Copy each line containing the word "handed" from the records that follow, please.

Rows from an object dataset
────────────────

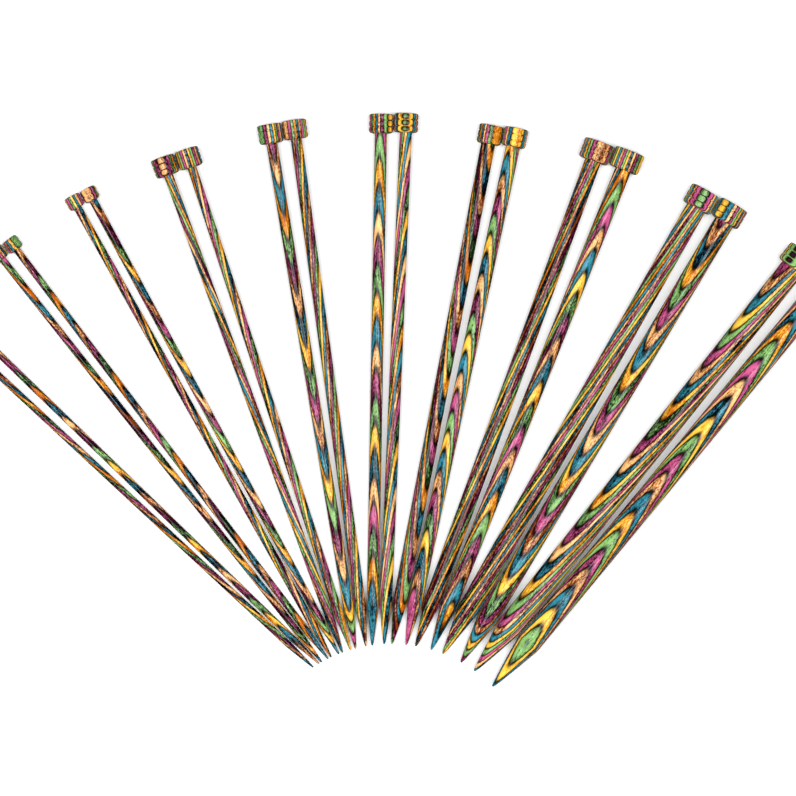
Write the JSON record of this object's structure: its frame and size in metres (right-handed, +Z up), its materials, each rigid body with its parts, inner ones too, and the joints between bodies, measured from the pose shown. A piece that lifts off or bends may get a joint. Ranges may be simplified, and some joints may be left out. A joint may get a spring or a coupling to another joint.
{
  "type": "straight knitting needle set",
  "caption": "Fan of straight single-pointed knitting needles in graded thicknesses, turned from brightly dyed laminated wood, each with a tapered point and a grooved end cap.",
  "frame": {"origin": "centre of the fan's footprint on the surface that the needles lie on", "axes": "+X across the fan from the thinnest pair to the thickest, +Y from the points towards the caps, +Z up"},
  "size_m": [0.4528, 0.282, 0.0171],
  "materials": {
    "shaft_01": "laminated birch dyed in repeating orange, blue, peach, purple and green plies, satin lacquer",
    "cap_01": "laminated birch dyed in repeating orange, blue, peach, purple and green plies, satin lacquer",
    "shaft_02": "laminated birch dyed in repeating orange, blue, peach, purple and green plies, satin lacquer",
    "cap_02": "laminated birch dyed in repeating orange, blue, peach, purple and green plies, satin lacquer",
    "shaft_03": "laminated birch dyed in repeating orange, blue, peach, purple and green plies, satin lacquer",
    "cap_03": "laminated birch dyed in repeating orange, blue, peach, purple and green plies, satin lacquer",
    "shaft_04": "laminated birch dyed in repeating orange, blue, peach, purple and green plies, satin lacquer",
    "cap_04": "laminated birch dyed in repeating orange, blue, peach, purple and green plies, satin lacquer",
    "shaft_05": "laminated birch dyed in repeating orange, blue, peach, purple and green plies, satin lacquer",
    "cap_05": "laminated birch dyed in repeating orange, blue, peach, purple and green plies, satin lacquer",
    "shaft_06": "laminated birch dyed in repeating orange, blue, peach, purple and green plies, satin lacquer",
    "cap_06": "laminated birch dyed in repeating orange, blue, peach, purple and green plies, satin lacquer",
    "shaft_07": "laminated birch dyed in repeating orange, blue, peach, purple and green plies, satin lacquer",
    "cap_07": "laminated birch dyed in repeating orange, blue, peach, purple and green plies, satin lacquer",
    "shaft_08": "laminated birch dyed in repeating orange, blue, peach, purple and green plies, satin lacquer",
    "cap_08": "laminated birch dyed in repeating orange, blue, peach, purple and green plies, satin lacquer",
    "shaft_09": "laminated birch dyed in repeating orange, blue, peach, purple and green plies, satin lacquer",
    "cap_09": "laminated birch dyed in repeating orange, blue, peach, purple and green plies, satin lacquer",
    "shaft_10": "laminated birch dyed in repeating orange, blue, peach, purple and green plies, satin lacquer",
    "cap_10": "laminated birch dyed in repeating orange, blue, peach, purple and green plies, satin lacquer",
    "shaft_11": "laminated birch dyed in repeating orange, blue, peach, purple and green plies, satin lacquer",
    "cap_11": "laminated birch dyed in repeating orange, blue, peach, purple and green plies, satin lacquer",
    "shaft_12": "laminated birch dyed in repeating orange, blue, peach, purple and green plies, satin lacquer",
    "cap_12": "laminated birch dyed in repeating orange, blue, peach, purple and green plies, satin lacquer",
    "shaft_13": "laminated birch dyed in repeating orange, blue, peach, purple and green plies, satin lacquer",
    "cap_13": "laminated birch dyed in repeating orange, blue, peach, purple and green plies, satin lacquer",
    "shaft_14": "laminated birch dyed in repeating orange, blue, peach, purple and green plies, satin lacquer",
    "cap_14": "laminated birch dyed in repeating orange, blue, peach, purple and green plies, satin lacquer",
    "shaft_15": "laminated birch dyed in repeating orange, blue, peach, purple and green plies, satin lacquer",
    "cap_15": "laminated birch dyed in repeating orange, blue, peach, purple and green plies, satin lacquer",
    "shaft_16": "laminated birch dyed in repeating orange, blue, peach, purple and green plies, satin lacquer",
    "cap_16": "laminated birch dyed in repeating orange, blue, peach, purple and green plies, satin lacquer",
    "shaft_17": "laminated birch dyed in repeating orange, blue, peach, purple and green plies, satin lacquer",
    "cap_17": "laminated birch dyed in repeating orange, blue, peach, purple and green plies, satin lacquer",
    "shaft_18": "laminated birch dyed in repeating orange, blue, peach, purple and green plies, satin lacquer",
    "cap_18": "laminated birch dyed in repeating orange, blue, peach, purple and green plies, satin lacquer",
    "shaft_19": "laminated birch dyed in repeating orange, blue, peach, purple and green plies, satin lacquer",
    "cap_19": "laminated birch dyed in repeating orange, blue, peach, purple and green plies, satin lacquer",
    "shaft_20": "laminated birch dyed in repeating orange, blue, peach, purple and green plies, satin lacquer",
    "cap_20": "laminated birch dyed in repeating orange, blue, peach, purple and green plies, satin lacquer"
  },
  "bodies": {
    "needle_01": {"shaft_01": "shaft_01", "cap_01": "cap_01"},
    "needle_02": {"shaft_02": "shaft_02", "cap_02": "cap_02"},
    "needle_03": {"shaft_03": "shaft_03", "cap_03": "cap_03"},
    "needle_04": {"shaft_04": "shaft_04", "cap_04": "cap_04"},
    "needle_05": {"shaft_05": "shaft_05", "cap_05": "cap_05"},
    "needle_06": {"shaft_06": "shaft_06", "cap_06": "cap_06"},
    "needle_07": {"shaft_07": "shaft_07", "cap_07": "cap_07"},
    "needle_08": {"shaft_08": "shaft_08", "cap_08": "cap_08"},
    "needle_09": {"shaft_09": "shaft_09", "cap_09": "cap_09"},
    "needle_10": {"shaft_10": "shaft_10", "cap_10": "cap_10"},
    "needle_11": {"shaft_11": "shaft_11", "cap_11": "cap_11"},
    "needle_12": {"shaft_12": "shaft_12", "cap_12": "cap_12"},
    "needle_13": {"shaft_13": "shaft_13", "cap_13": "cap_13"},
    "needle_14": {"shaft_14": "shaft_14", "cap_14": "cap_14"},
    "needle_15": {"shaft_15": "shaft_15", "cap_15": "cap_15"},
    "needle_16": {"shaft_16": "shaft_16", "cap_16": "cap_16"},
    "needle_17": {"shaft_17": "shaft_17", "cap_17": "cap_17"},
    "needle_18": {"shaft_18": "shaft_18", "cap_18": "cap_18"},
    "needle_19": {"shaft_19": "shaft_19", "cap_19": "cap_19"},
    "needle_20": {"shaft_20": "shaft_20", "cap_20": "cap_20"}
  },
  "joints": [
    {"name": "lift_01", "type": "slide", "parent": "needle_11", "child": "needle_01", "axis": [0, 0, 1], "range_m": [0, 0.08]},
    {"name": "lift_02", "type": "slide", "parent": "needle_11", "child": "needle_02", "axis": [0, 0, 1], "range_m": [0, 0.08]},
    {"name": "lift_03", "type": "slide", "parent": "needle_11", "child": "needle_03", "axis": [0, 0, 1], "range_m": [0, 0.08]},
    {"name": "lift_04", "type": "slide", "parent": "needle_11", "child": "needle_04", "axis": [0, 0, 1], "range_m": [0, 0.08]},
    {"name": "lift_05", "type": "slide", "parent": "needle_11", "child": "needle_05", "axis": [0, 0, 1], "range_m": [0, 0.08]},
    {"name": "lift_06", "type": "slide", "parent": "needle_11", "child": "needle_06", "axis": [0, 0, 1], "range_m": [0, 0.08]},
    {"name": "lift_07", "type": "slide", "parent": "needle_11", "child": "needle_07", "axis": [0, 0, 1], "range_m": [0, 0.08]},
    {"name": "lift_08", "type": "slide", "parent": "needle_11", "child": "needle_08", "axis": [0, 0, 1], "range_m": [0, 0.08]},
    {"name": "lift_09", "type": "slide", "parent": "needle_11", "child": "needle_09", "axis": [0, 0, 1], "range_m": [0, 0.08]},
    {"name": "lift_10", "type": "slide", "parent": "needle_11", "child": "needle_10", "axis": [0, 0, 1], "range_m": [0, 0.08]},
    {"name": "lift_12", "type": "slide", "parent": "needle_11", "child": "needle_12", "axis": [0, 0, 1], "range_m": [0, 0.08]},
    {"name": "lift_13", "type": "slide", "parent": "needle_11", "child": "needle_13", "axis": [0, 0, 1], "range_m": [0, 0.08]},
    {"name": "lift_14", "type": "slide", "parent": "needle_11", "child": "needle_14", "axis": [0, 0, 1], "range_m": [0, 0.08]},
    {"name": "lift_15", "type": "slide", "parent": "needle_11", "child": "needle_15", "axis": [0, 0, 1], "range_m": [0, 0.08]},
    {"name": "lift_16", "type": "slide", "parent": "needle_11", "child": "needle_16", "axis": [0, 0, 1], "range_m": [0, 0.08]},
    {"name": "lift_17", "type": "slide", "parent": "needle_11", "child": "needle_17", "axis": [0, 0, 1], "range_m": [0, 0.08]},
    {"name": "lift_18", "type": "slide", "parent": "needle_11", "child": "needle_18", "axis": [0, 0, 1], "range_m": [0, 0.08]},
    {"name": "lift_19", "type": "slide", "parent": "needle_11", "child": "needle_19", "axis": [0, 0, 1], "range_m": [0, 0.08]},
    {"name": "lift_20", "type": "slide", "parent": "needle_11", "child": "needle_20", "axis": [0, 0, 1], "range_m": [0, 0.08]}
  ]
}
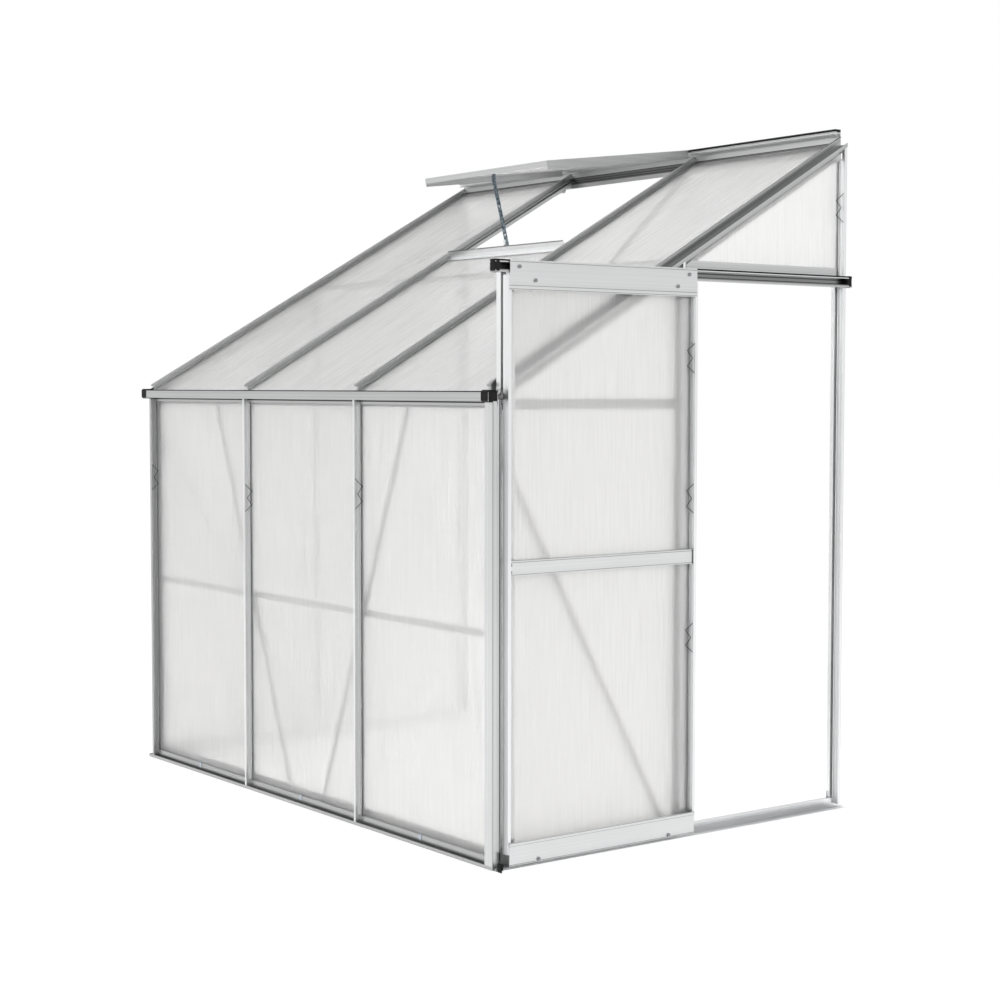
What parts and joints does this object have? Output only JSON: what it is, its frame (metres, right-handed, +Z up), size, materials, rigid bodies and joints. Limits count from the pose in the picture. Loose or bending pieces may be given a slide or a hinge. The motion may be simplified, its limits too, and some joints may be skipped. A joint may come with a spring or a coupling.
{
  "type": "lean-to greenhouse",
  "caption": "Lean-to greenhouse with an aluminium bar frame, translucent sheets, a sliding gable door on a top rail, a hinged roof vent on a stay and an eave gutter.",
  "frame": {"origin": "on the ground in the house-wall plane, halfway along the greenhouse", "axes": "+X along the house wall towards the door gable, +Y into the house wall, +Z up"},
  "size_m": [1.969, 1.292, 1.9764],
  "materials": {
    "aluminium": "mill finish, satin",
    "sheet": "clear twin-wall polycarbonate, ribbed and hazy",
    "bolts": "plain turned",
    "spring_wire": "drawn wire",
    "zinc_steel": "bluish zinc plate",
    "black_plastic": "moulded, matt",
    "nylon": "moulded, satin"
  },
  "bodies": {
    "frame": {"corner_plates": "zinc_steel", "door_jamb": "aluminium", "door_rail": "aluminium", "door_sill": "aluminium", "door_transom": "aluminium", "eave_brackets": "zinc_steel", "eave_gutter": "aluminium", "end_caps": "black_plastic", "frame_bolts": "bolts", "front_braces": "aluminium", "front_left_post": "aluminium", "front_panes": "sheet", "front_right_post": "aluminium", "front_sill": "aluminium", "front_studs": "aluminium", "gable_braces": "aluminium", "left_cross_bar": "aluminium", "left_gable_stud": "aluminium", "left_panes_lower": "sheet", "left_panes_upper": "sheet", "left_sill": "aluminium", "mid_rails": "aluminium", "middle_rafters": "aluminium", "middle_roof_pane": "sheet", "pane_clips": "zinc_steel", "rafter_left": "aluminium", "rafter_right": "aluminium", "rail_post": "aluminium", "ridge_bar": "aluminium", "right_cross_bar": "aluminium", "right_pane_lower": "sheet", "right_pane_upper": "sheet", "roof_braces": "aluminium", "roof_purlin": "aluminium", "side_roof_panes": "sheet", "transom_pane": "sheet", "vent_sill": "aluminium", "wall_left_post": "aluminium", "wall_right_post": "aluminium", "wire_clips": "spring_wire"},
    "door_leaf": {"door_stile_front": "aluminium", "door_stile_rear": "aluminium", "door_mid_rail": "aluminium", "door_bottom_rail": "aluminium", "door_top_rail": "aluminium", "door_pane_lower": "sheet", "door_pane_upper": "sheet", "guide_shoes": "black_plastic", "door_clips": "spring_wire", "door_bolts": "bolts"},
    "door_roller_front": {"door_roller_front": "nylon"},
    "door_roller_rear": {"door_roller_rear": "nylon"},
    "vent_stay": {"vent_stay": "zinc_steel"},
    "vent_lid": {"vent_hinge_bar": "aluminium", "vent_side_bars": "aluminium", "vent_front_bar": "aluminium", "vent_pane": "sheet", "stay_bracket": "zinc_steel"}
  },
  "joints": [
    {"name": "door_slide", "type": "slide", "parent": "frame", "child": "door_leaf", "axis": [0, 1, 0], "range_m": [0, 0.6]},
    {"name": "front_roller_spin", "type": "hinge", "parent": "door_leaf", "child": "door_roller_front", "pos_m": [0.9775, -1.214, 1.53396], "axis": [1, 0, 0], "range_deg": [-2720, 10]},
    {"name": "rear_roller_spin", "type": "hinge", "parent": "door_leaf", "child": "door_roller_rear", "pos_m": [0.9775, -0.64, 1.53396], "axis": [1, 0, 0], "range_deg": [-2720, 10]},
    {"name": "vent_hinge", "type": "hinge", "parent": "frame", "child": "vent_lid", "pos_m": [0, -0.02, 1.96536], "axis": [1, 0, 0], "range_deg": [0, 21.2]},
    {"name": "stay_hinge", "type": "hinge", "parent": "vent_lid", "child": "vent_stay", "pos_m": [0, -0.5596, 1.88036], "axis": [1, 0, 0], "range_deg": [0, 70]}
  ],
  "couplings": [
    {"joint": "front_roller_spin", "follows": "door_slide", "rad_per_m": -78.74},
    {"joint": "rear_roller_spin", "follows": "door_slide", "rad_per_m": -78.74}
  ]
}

────────────────

Result for this task:
Write the JSON record of this object's structure: its frame and size in metres (right-handed, +Z up), its materials, each rigid body with its parts, inner ones too, and the joints between bodies, measured from the pose shown. A piece that lifts off or bends may get a joint. Ranges may be simplified, and some joints may be left out. A joint may get a spring or a coupling to another joint.
What parts and joints does this object have? Output only JSON: what it is, its frame (metres, right-handed, +Z up), size, materials, rigid bodies and joints. Limits count from the pose in the picture. Loose or bending pieces may be given a slide or a hinge. The motion may be simplified, its limits too, and some joints may be skipped. A joint may come with a spring or a coupling.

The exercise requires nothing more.